Sunday, May 13, 2007

The Falun Gong Show




Every time I switch over to another rotation, there's an adjustment period lasting about 1 week. Switching over to neurosurgery was no different.

I forgot that in the hospital there aren't any lockers for clerks, so I spent the whole day hauling around my tofu container of lunch in an old milk bag. I proceeded, lunch in hand, to orientation where I expected to find out where I was supposed to go and when I needed to be there.

"Neurosurgery? I don't know. You'd better find that out."

Thus concluded my orientation.

So me and my lunch wandered around the hospital, eventually making our way up to the right floor after an hour or so of shrugs and vacant expressions. The surgery for the day had already started so I waited for them to finish before I introduced myself and figured out what was supposed to happen. A few hours later, I got paged to scrub in.

In the surgical suite. I finished scrubbing and came out ready to be gowned, only to end up being told to leave because there were going to be too many people in the OR.

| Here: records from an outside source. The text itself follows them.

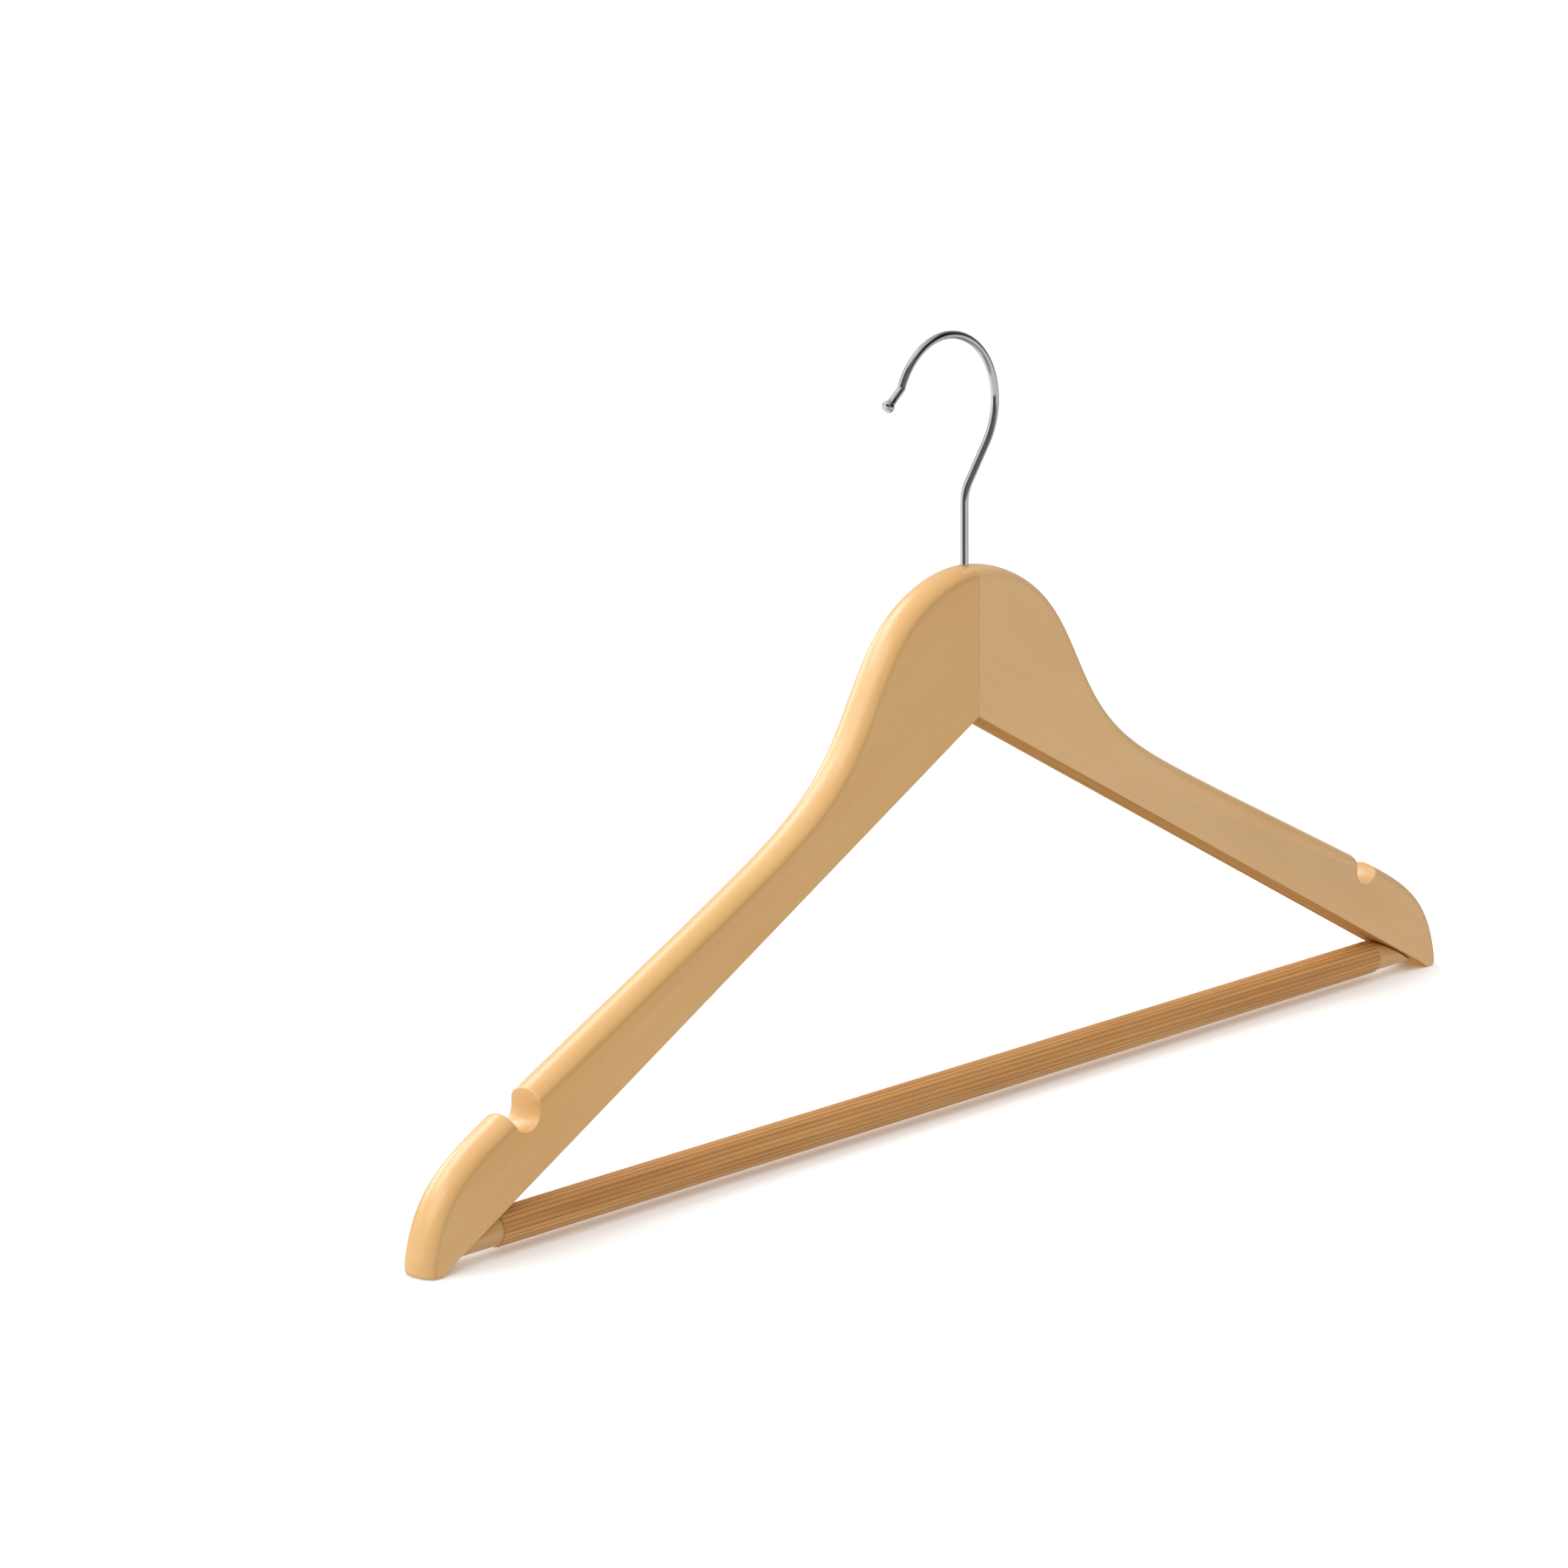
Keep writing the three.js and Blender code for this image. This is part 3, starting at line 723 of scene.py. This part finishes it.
class Nodes:
    """A short way to write a node material."""

    def __init__(self, name):
        self.material = bpy.data.materials.new(name)
        self.material.use_nodes = True
        self.tree = self.material.node_tree
        self.tree.nodes.clear()
        self.out = self.tree.nodes.new("ShaderNodeOutputMaterial")
        self.bsdf = self.tree.nodes.new("ShaderNodeBsdfPrincipled")
        self.link(self.bsdf.outputs[0], self.out.inputs["Surface"])

    def node(self, kind, **settings):
        n = self.tree.nodes.new(kind)
        for key, value in settings.items():
            setattr(n, key, value)
        return n

    def link(self, a, b):
        self.tree.links.new(a, b)

    def coordinates(self, rotation=(0, 0, 0), location=(0, 0, 0), scale=(1, 1, 1)):
        c = self.node("ShaderNodeTexCoord")
        m = self.node("ShaderNodeMapping")
        m.inputs["Rotation"].default_value = rotation
        m.inputs["Location"].default_value = location
        m.inputs["Scale"].default_value = scale
        self.link(c.outputs["Object"], m.inputs["Vector"])
        return m.outputs[0]

    def stretch(self, vector, scale):
        m = self.node("ShaderNodeVectorMath", operation="MULTIPLY")
        self.link(vector, m.inputs[0])
        m.inputs[1].default_value = scale
        return m.outputs[0]

    def noise(self, vector, scale=1.0, detail=3.0, rough=0.55, distortion=0.0):
        n = self.node("ShaderNodeTexNoise")
        self.link(vector, n.inputs["Vector"])
        n.inputs["Scale"].default_value = scale
        n.inputs["Detail"].default_value = detail
        n.inputs["Roughness"].default_value = rough
        n.inputs["Distortion"].default_value = distortion
        return n.outputs["Fac"]

    def span(self, value, a, b, c=0.0, d=1.0, smooth=False):
        m = self.node("ShaderNodeMapRange")
        m.clamp = True
        if smooth:
            m.interpolation_type = "SMOOTHSTEP"
        self.link(value, m.inputs["Value"])
        for key, x in zip(("From Min", "From Max", "To Min", "To Max"), (a, b, c, d)):
            m.inputs[key].default_value = x
        return m.outputs[0]

    def math(self, operation, a, b):
        m = self.node("ShaderNodeMath", operation=operation)
        for i, x in enumerate((a, b)):
            if isinstance(x, (int, float)):
                m.inputs[i].default_value = x
            else:
                self.link(x, m.inputs[i])
        return m.outputs[0]

    def mix(self, factor, a, b, blend="MIX"):
        m = self.node("ShaderNodeMix", data_type="RGBA", blend_type=blend)
        for key, x in ((0, factor), (6, a), (7, b)):
            if isinstance(x, (int, float, tuple)):
                m.inputs[key].default_value = x
            else:
                self.link(x, m.inputs[key])
        return m.outputs[2]

    def attribute(self, name):
        a = self.node("ShaderNodeAttribute")
        a.attribute_name = name
        return a.outputs["Fac"]

    def bump(self, height, strength, distance, normal=None):
        b = self.node("ShaderNodeBump")
        b.inputs["Strength"].default_value = strength
        b.inputs["Distance"].default_value = distance
        self.link(height, b.inputs["Height"])
        if normal is not None:
            self.link(normal, b.inputs["Normal"])
        return b.outputs[0]

    def set(self, **values):
        for key, value in values.items():
            socket = self.bsdf.inputs[key.replace("_", " ")]
            if isinstance(value, (int, float, tuple)):
                socket.default_value = value
            else:
                self.link(value, socket)


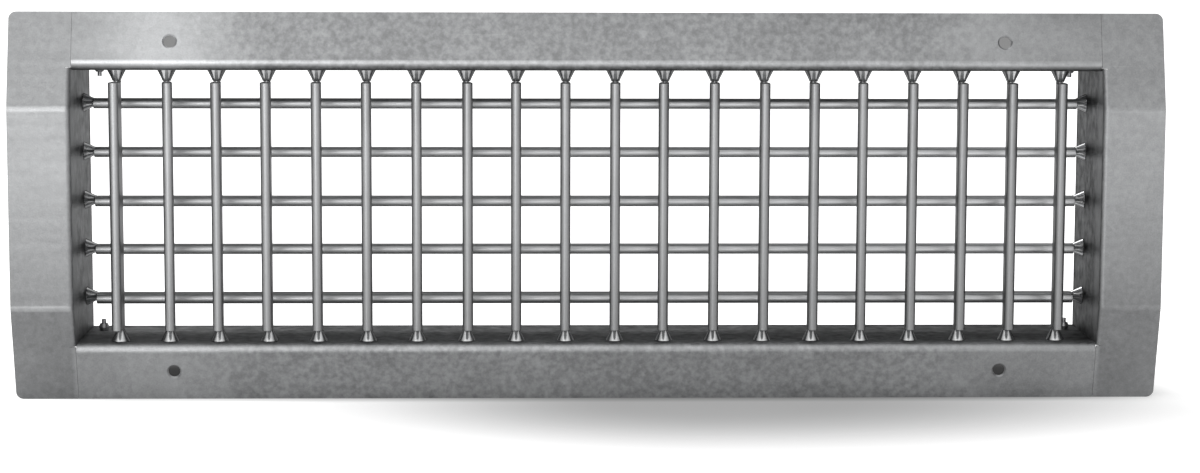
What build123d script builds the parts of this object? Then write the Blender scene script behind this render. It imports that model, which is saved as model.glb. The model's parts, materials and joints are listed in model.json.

I returned for the next surgery and scrubbed. The nurse told me to scrub again because I didn't scrub long enough, although I scrubbed longer than the surgeon. I scrubbed again. The third scrub for my first surgery.

Gowned and gloved, the operation begun. I was told to "stand over there". I waited for something to happen. Everyone else was standing around the patient, working away steadily. Too far away to see anything, my mind began to wander. I began to get tired. My feet started hurting. Checking the clock, I realized I'd been standing for 2 hours without having seen or done anything. I was also having trouble standing up because I was falling asleep.

I rounded the rest of the day and forgot to sign my name to a bunch of patient charts.

I forgot to contact the resident to let him know I was on call with him that night.

I lost my tofu container somewhere. I hope it turns up.

Someone keeps paging me from all over the hospital but when I call nobody needs me. I think someone's handing out a fake pager number.

I got in a physical altercation with an old demented lady who wouldn't let me look at her surgical incision.

About the time the old lady started trying to gum me to death with her dentureless jaws, I started thinking about how much of a gong show this day was, and how there were so many times when I was really hoping Jaye P Morgan or Rip Taylor would show up and BWONGGGGGGG me out of the hospital.

Several times that day I felt like if somebody had said to me "Just go home." I would have done exactly that with no regrets. That night I was listening to the TV while looking for a new lunch container, and I realized that despite all the mistakes and stupid things that happened, I was pretty lucky. Nobody really cares if I screw up, cause it's my job. Even if somebody cares, there are probably no more than 4 people at any time who notice my particular screw up. It's not like pro sports or real game shows or being a public figure where every move and every fumble is scrutinized the world over by millions of people, videotaped, then shown again the next morning to the billions of people who didn't see it happening live by satellite feed.

The next day ended up being better. The next day always ends up being better.